Slavery existed long before the formation of the United States. In 1641, Massachusetts became the first North American colony to legalize slavery. New Hampshire followed in 1645. The enslavement remained legal in Massachusetts for 140 years until 1783. The New Hampshire legislature didn’t officially eliminate slavery until 1857.

Slavery was justified by a narrative of racial difference that categorized Black people as sub-human. Part of the justification was the idea it was not wrong to take the Africans because they were being Christianized and saved. By 1640, enslavement was codified as a hereditary and permanent legal status that all the New England colonies followed.

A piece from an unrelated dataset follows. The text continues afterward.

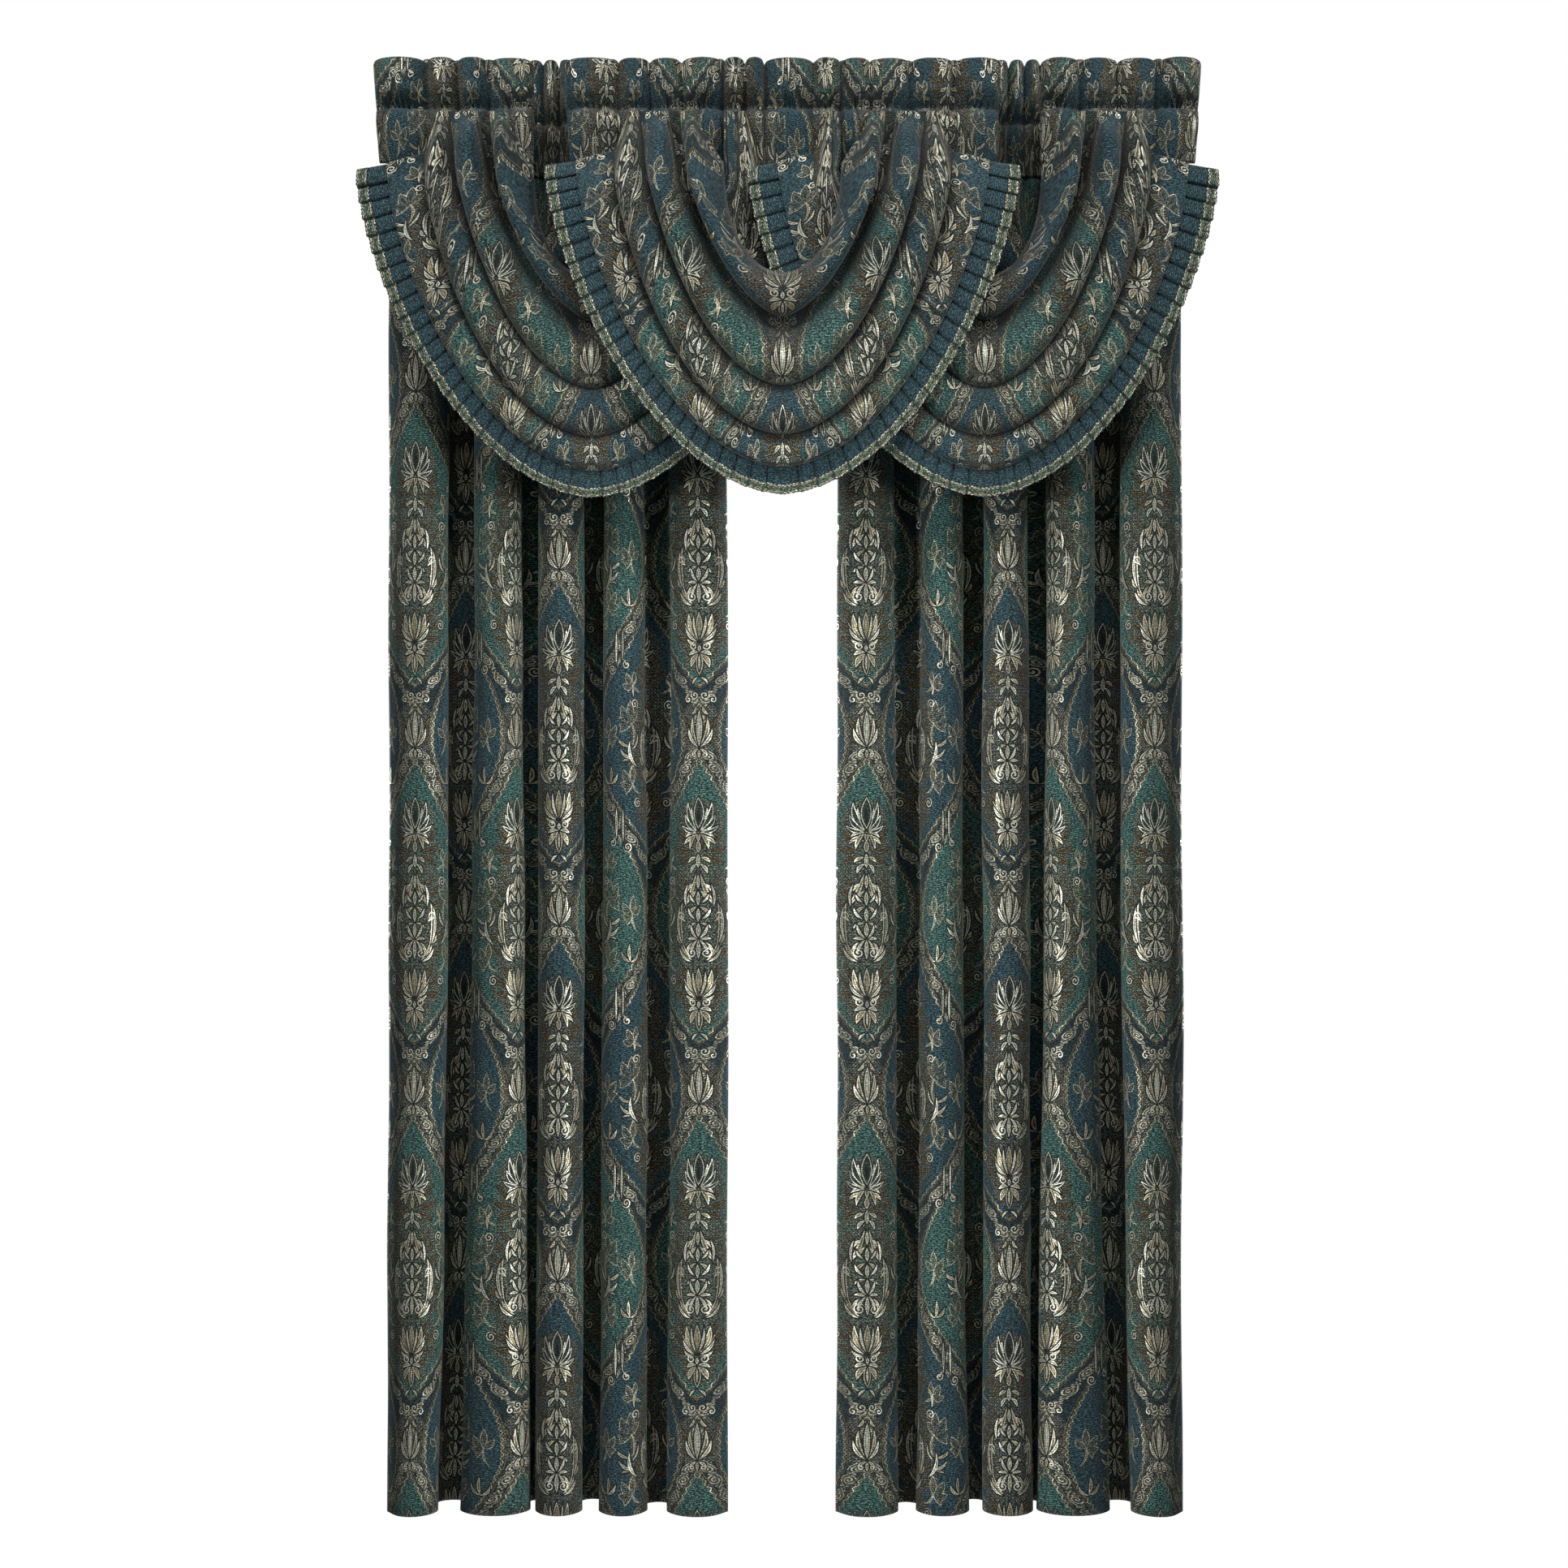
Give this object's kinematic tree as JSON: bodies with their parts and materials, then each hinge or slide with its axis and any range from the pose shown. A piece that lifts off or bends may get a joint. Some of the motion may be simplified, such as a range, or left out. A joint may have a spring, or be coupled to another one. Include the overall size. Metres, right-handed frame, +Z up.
{
  "type": "pair of curtain panels with three swag valances",
  "caption": "Floor-length jacquard curtain panels gathered on rod pockets, under overlapping waterfall swag valances with a pleated trim.",
  "frame": {"origin": "the middle of the front rod's line, where the valances' pockets hang", "axes": "+Z up along the drop, +Y away from the room towards the window, +X to the right as seen from the room"},
  "size_m": [1.2505, 0.225, 2.1351],
  "materials": {
    "jacquard": "soft chenille jacquard, blue-green ground with ivory and gold figure",
    "ruffle": "knife-pleated dark blue-green cloth",
    "braid": "woven braid with scalloped ivory edges"
  },
  "bodies": {
    "root": {"panel_left": "jacquard", "panel_left_header": "jacquard", "panel_right": "jacquard", "panel_right_header": "jacquard", "valance_left_header_outer": "jacquard", "valance_centre_header_left": "jacquard", "valance_left_header_inner": "jacquard", "valance_right_header_inner": "jacquard", "valance_centre_header_right": "jacquard", "valance_right_header_outer": "jacquard", "valance_left_swag": "jacquard", "valance_left_ruffle": "ruffle", "valance_left_braid": "braid", "valance_right_swag": "jacquard", "valance_right_ruffle": "ruffle", "valance_right_braid": "braid", "valance_centre_swag": "jacquard", "valance_centre_ruffle": "ruffle", "valance_centre_braid": "braid"}
  },
  "joints": []
}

The slave trade grew dramatically and New Englanders profited from the kidnapping and trafficking of African people. The buying and selling of Black people included many New England business owners, not just large firms. New England docks, especially in Rhode Island and Boston, were critical for the traffickers.

Equal Justice Initiative writes, “In what became known as the “Triangle Trade,” New England traders imported sugar and molasses produced by enslaved people on Caribbean plantations and manufactured rum that they shipped to West Africa, where it was exchanged for enslaved Africans, who were sold to Caribbean plantations for more sugar.”

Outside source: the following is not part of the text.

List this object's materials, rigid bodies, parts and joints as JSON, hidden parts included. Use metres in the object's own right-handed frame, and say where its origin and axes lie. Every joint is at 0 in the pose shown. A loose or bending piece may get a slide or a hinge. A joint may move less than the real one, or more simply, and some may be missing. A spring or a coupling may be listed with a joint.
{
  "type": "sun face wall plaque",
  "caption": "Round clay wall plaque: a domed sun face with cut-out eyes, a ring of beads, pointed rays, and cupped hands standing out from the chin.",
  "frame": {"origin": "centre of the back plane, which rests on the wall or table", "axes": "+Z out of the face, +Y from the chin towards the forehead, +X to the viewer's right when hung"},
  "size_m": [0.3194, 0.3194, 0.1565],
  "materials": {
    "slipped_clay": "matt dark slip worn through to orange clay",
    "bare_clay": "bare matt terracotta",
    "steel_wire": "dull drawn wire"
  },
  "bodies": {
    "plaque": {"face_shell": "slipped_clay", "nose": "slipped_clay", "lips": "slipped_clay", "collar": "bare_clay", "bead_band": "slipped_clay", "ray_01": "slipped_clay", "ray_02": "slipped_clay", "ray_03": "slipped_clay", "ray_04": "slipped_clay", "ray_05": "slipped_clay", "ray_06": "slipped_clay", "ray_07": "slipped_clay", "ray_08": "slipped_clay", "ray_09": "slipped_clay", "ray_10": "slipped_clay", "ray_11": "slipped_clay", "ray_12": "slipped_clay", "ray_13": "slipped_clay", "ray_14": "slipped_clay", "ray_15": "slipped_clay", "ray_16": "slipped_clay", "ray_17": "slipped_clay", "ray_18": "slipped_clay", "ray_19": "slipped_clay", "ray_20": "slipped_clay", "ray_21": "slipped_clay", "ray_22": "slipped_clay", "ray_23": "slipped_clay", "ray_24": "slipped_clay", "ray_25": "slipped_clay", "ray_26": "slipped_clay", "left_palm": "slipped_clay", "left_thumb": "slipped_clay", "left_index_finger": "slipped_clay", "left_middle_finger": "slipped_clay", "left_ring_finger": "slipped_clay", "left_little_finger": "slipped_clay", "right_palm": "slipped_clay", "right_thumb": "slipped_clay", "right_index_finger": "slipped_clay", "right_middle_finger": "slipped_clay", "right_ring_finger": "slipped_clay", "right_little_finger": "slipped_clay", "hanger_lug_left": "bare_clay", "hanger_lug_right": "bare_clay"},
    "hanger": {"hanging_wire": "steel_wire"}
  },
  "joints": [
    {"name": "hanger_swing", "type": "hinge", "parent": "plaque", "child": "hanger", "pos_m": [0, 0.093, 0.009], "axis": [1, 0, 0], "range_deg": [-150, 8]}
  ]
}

Until the American Revolution, rum production was New England’s largest manufacturing business. Massachusetts and Rhode Island taxed the traffickers for each person they kidnapped and brought to the colonies through 1732. New Hampshire declined to impose a tax on the traffickers in order to lure more ships to its ports.

Along with rum production, other New England industries were also reliant on enslaved labor. Between 1790 and 1860, 300 textile mills opened in Rhode Island alone. They relied on cotton harvested by slaves who worked on Southern plantations or in the West Indies. New England merchants profited enormously not just from trafficking humans and using their labor but also from trading raw goods produced by enslaved people.

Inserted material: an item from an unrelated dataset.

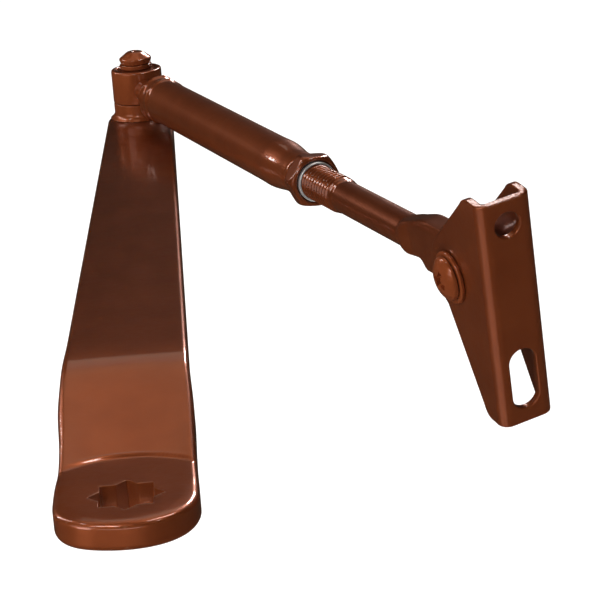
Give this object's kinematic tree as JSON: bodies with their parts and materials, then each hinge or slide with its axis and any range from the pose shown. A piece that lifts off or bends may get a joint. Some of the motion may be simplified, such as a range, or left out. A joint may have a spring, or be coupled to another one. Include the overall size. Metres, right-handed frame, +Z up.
{
  "type": "door closer arm",
  "caption": "Jointed lever arm of a surface door closer: cranked main arm with star spindle hole, elbow pivot, threaded adjustable forearm and channel shoe.",
  "frame": {"origin": "on the closer's spindle axis, at the underside of the main arm's pad", "axes": "+X along the main arm from the spindle to the elbow, +Z up along the spindle and elbow axes, +Y to the left seen from the pad"},
  "size_m": [0.2941, 0.106, 0.0563],
  "materials": {
    "bronze_paint": "semi-gloss reddish dark bronze paint with fine orange peel",
    "bare_steel": "bare zinc-plated steel",
    "bush_bronze": "sintered bronze, dull",
    "nylon": "natural nylon"
  },
  "bodies": {
    "main_lever": {"main_arm": "bronze_paint", "elbow_stud": "bronze_paint", "elbow_washer": "bronze_paint"},
    "forearm": {"elbow_knuckle": "bronze_paint", "elbow_bush": "bush_bronze", "forearm_tube": "bronze_paint", "hex_bush": "bronze_paint", "lock_ring": "bare_steel"},
    "rod_carrier": {"rod_stop_ring": "nylon"},
    "rod": {"adjusting_rod": "bronze_paint"},
    "shoe_assembly": {"shoe": "bronze_paint", "pivot_bush": "bush_bronze", "pivot_washer_near": "nylon", "pivot_washer_far": "nylon", "head_washer": "bronze_paint", "pivot_screw": "bronze_paint", "pivot_nut": "bare_steel"}
  },
  "joints": [
    {"name": "elbow_swing", "type": "hinge", "parent": "main_lever", "child": "forearm", "pos_m": [0.272, 0, 0.02707], "axis": [0, 0, 1], "range_deg": [-5, 324]},
    {"name": "rod_advance", "type": "slide", "parent": "forearm", "child": "rod_carrier", "axis": [-0.9373, -0.3486, 0], "range_m": [-0.0139, 0.0243]},
    {"name": "rod_turn", "type": "hinge", "parent": "rod_carrier", "child": "rod", "pos_m": [0.06261, -0.07787, 0.02707], "axis": [-0.9373, -0.3486, 0], "range_deg": [-3150, 5500]},
    {"name": "shoe_tilt", "type": "hinge", "parent": "rod", "child": "shoe_assembly", "pos_m": [0.06261, -0.07787, 0.02707], "axis": [0.3446, -0.9265, 0.1513], "range_deg": [-104, 85]}
  ],
  "couplings": [
    {"joint": "rod_advance", "follows": "rod_turn", "m_per_rad": 0.00025266}
  ]
}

Until the 1850s, insurance companies in Connecticut issued policies to enslavers and shipowners that promised to pay enslavers hundreds of dollars for each enslaved person who died on board or while laboring. The scheme incentivized murder. In one case in 1781, shipowners threw 133 sick Africans overboard the slave ship Zong so they could collect on the insurance.

Slavery was integral to the building of much New England infrastructure. There was no cash crop in the region and the number of enslaved people was much smaller than in the South but enslaved people were a backbone of the economic system that did emerge.

The history I cite has not been integrated into most accounts of American history. I would suggest that the stories we tell ourselves about our history matter. It’s about honesty and intellectual integrity. We all benefit from a more informed and thoughtful understanding of race-based slavery.

Experiencing the Legacy Museum made me wonder about questions like, how much are racial hierarchy and economic inequality rooted in the transatlantic slave trade? And how long does the obligation to right historical wrongs persist? And what would righting those wrongs mean?

I would say that like most of America, New Englanders have buried this important discussion rather than embracing it. We could do much more to acknowledge the history and to think about what rectification would mean. A different understanding of the past would very likely dictate a different political and economic agenda for the future.